At about 14 minutes, Halstead (referring to his discussion of his health care proposal that may be in another video that is not on youtube) advocates for mandatory health insurance, wrapping the phrase “shared sacrifice” around the idea of mandates.
At just before 19 minutes, Halstead states that the leaders he likes the most are McCain and Harold Ford. Remember, this was 2005.
All ‘cons’ hinge on the element of trust. ‘Think tank’ sounds objective and scientific and gives the appearance of something real. For me Mr. Bai was using these references as a reaching for ‘authority’ to establish his credentials as more than a yellow-press crooner. His slip up was to refer to the Trust fund bonds as ‘I.O.U.s’, as that is an established Peterson talking point.

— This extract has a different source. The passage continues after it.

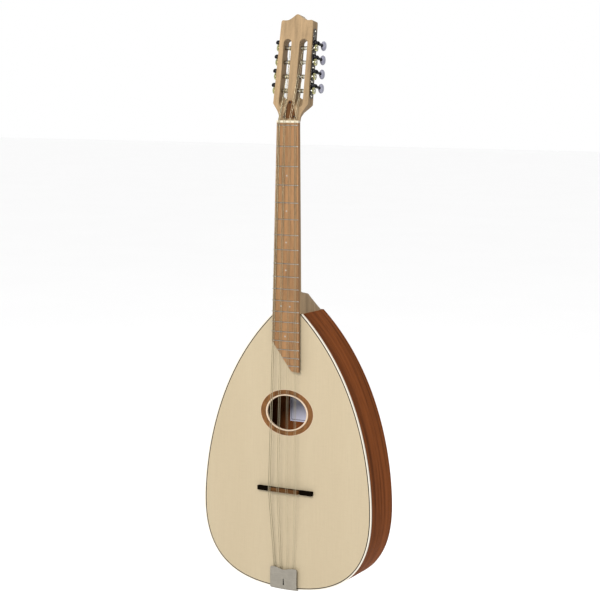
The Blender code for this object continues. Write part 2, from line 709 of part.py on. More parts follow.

Mr. Bai states the obvious – that it will take taxes on the rich to get them to repay the loans they took out from the Social Security Trust Fund so as to get the deficit funding of the Bush tax cut for the rich, or it will take Social Security in effect selling those bonds to others – like China – when it needs the cash. Social Security selling its bonds to China does not increase the national debt (process is bonds to Treasury for cash that Treasury gets by selling bonds to China)
Why Mr. Bai sees this as bad or not doable is the question – but then if he is a spokesperson for the GOP/rich the answer is obvious.
This would make an excellent diary on Seminal. Please consider doing that with the clip.